1. Have a multicultural & bilingual staff: Even if your client speaks perfect English, with our without an accent, you must be aware of the fact that they could be much more comfortable and/or acquainted with the legal terms in their native language. So recognizing that simple fact and having at least one bilingual member of your staff, well versed in legal terms in Spanish as well as in English, will have a big impact in your practice. Still, speaking their language accounts for only half the battle, the person who acts as a liaison between you and your new clients ought to understand their culture. It really doesn’t matter if he/she is Hispanic or not, they must know what Latinos hold close to their hearts, what makes them tick, what to stay away from, and be able to achieve a comfortable, clear interaction between all parties involved.

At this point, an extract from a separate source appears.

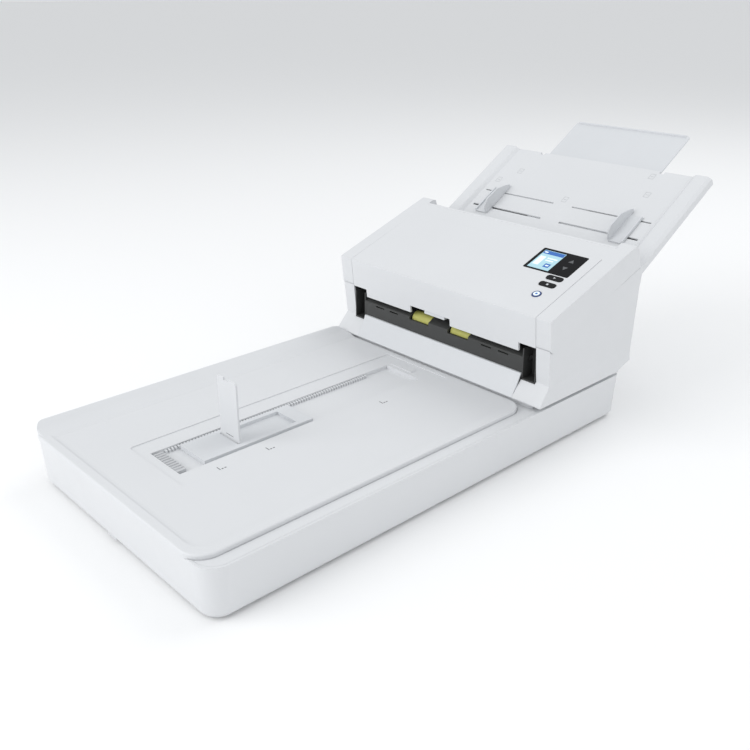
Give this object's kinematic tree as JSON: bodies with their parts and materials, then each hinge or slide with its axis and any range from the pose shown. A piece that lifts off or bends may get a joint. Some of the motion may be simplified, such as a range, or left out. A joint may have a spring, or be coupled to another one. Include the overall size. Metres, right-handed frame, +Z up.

Remember that Latin American countries have legal systems based on Civil Law, while the United States’ is based on Common Law. Be aware of the differences and be ready to explain them, if needed, to your Hispanic clients.
2. Empathize with your Latino/a client: Make a conscientious effort to recognize the person in front of you. They are seeking your council, your expertise, and they will cherish you allowing a couple of (non-billable) minutes for small talk, show your “unguarded” side. It doesn’t need to be a long period of time; a couple minutes per visit will do. Bottom line, get to really know your clients and let them really get to know you. Whether you are a real “people person” or not, please be yourself, do not put on a show (you may not be as great as an actor as you think you are). They are not expecting you to be all “touchy-feely”, they just need you to openly show you are dealing with another human being, and you truly acknowledge their presence and their needs.
3. Do NOT succumb to stereotypes: When talking about Latinos / Hispanics, you need to fully understand that there is as much, if not more, diversity among them as within Non-Hispanic whites. You can go from the low-income, first generation, Spanish-only speaking person, all the way to the other end of the spectrum to a very wealthy, 4th or 5th generation, white collar individual, who barely speaks Spanish or does not speak it at all, to anyone and everyone in between. Then you have to add other layers of complexity… To which country or countries can their roots be traced? What is their level of Acculturation / Assimilation?
Do not judge them by their looks or their accent. Even if 65% of all Latinos are from Mexican descent, do not take that piece of information for granted. Ask questions and carefully listen to the answers in order to adapt and react to the new information being gathered.
4. Do your homework: If you are really committed to grow your Hispanic practice, make it a habit to keep on learning about their culture, demographics, immigration trends, idiosyncrasies… Find online resources, magazines, newspapers, TV networks/programs that give you a broader perspective. Gain as much possible knowledge prior to openly beginning to attract Latino customers, but use it as pure research and display it openly only if the situation calls for it, otherwise you’ll come off as condescending.
5. Recognize the market potential: According to the U.S. Census Bureau, by 2050 Hispanics will constitute 24% of the nation’s total population, or 100.8 million people. Which means that one out of four of your potential clients will be a Latino/a. Get a head start; begin investing time, effort and money in this community today. Show them you are there, show them you care. By delighting one Hispanic customer today, given that their relationships at both family and acquaintance level are stronger, there is an enormous potential for referrals. Begin today, it makes good business sense.